> [Requirement]:
Transcribe only the lines from the line with "Keep writing the" through the line with "shade, 0.12, 0.30))", exactly, counting both of those lines as part of the stretch.
[begin Information supplied]
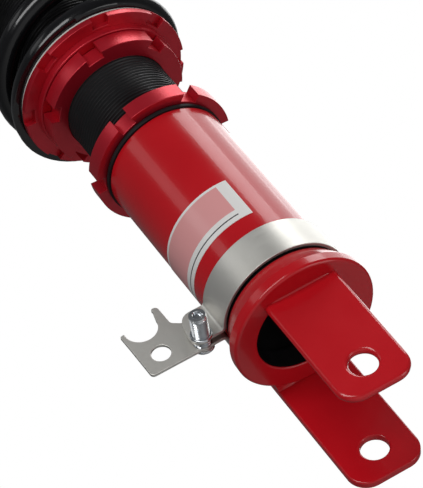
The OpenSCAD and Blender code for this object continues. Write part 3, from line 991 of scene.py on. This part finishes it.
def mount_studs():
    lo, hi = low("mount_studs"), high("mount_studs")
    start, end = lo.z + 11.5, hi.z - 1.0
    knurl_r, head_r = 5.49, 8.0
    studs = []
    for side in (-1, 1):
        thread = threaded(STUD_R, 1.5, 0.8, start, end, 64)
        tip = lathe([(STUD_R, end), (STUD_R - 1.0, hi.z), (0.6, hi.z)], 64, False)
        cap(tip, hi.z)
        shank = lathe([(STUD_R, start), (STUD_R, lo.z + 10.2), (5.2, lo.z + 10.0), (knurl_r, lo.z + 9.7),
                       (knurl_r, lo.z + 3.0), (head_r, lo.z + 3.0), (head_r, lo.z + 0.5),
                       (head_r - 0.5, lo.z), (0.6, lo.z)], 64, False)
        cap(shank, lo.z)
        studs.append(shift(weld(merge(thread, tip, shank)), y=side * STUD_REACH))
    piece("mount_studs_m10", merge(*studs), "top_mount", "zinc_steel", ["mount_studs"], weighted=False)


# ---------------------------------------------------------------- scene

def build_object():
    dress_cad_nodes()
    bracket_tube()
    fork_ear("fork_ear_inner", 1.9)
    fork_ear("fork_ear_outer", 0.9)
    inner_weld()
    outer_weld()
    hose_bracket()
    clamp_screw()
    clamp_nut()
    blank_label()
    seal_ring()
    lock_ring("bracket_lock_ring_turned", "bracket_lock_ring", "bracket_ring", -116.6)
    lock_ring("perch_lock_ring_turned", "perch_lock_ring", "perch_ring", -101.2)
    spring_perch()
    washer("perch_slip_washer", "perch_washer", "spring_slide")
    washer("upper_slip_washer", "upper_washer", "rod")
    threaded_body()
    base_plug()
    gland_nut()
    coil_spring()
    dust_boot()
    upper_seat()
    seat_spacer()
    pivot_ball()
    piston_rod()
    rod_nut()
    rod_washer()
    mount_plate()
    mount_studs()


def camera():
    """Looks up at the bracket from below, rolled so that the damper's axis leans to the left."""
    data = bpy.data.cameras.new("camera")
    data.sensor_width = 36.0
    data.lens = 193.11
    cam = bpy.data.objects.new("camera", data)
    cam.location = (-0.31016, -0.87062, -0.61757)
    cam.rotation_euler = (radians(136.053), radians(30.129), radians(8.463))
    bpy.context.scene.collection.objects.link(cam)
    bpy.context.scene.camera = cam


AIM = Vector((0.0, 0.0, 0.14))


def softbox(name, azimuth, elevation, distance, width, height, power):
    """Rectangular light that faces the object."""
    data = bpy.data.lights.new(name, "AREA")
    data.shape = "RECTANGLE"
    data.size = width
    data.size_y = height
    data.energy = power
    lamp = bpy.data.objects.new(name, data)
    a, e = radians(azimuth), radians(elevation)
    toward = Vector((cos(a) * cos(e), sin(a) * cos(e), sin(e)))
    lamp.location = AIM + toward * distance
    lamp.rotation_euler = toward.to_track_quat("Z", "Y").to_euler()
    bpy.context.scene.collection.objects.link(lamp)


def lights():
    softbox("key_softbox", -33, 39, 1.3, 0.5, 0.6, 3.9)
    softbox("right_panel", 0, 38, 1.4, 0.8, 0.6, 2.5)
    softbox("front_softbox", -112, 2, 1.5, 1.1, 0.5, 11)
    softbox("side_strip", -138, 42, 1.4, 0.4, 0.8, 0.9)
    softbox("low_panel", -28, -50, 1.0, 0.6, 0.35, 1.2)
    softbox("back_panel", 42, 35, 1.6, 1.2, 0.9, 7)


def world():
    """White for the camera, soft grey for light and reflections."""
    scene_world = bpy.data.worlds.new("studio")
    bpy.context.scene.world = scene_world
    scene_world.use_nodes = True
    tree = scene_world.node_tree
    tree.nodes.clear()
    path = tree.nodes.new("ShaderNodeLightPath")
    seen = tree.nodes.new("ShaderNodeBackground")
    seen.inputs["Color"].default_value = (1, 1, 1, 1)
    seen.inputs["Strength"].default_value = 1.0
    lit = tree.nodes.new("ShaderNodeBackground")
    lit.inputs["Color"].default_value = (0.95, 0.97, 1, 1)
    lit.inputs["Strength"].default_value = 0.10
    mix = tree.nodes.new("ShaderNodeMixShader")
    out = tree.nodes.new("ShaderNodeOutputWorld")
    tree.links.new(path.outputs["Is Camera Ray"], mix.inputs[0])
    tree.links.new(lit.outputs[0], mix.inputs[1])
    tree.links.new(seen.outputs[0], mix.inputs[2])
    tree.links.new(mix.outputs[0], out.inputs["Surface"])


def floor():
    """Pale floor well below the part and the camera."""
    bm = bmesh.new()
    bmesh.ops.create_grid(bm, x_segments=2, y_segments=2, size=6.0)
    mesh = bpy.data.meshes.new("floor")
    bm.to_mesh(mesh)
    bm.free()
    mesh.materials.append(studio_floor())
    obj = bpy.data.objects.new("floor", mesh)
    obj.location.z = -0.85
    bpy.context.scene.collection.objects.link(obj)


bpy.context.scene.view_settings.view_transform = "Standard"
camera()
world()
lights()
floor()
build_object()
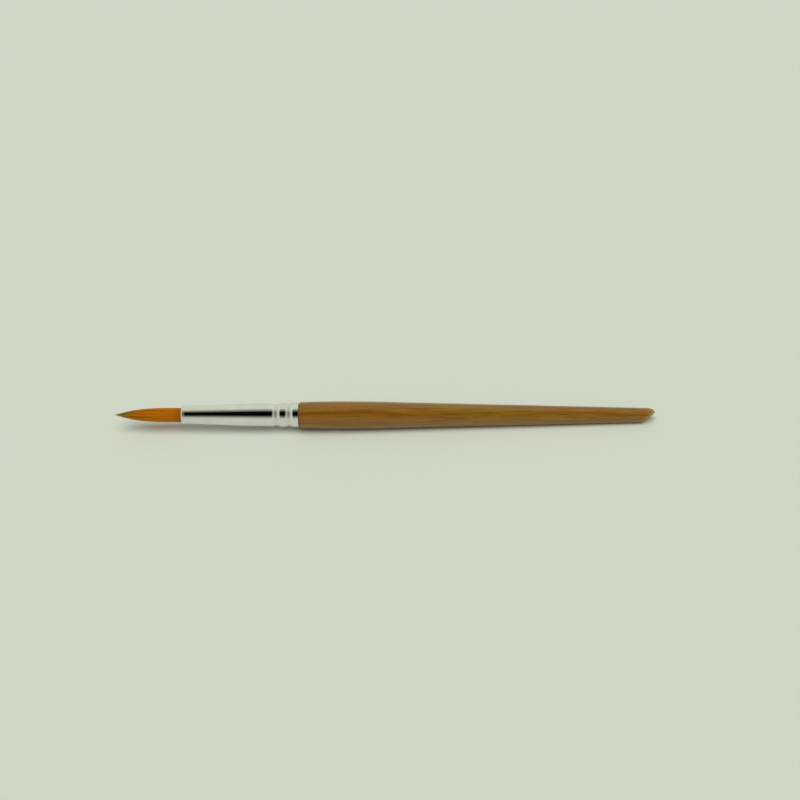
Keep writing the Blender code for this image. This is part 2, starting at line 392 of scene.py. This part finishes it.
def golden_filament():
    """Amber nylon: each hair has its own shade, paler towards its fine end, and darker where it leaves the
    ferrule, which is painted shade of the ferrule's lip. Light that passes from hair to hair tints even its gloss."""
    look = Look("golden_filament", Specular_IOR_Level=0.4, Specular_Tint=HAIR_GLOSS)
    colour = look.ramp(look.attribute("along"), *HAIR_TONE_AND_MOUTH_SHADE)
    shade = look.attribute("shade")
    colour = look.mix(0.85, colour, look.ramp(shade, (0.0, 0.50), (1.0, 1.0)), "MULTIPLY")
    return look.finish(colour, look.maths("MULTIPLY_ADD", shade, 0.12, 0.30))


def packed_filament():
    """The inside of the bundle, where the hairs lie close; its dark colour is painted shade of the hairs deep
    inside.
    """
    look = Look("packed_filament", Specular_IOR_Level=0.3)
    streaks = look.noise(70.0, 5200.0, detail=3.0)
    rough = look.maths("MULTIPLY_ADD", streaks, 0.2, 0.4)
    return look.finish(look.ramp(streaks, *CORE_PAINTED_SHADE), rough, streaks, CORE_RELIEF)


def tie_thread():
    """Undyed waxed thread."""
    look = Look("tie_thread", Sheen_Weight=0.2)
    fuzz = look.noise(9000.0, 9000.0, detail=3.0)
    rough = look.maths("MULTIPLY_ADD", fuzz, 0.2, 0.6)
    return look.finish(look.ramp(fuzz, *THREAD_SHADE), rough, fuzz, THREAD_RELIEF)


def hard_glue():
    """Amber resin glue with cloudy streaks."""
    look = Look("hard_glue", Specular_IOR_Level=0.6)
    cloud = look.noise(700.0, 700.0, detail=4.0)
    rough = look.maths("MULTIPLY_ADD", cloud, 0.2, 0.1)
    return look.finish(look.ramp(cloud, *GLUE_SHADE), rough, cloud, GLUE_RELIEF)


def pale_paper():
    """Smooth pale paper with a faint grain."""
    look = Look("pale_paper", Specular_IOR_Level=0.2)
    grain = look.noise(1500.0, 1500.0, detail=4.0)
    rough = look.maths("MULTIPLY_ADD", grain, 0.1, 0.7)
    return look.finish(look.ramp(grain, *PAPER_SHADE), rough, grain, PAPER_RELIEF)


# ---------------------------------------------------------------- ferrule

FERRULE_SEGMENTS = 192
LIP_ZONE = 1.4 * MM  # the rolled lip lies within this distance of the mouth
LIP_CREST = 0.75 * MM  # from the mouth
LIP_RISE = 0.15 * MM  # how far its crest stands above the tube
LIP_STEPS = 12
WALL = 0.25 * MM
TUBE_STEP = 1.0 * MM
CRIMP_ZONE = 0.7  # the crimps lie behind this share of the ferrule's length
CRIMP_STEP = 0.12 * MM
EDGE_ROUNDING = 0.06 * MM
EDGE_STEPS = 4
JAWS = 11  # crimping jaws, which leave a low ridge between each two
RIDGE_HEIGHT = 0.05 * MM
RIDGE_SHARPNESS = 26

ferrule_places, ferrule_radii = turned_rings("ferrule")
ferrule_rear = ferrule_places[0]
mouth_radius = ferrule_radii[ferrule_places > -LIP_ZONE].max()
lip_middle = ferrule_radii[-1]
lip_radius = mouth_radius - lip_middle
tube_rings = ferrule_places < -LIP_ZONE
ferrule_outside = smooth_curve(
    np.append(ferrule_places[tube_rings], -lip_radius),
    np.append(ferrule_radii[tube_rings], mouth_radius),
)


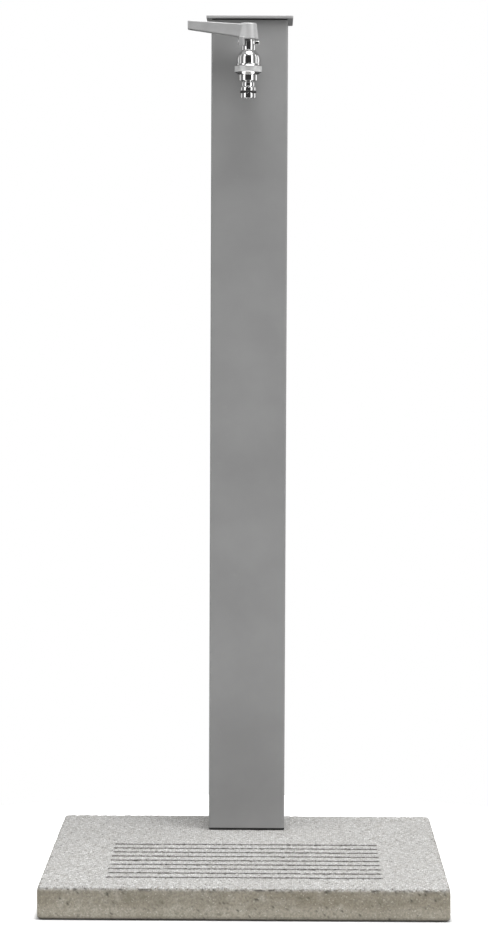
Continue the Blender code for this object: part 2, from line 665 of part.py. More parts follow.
[end Information supplied]
> [The response]:
Keep writing the Blender code for this image. This is part 2, starting at line 392 of scene.py. This part finishes it.
def golden_filament():
    """Amber nylon: each hair has its own shade, paler towards its fine end, and darker where it leaves the
    ferrule, which is painted shade of the ferrule's lip. Light that passes from hair to hair tints even its gloss."""
    look = Look("golden_filament", Specular_IOR_Level=0.4, Specular_Tint=HAIR_GLOSS)
    colour = look.ramp(look.attribute("along"), *HAIR_TONE_AND_MOUTH_SHADE)
    shade = look.attribute("shade")
    colour = look.mix(0.85, colour, look.ramp(shade, (0.0, 0.50), (1.0, 1.0)), "MULTIPLY")
    return look.finish(colour, look.maths("MULTIPLY_ADD", shade, 0.12, 0.30))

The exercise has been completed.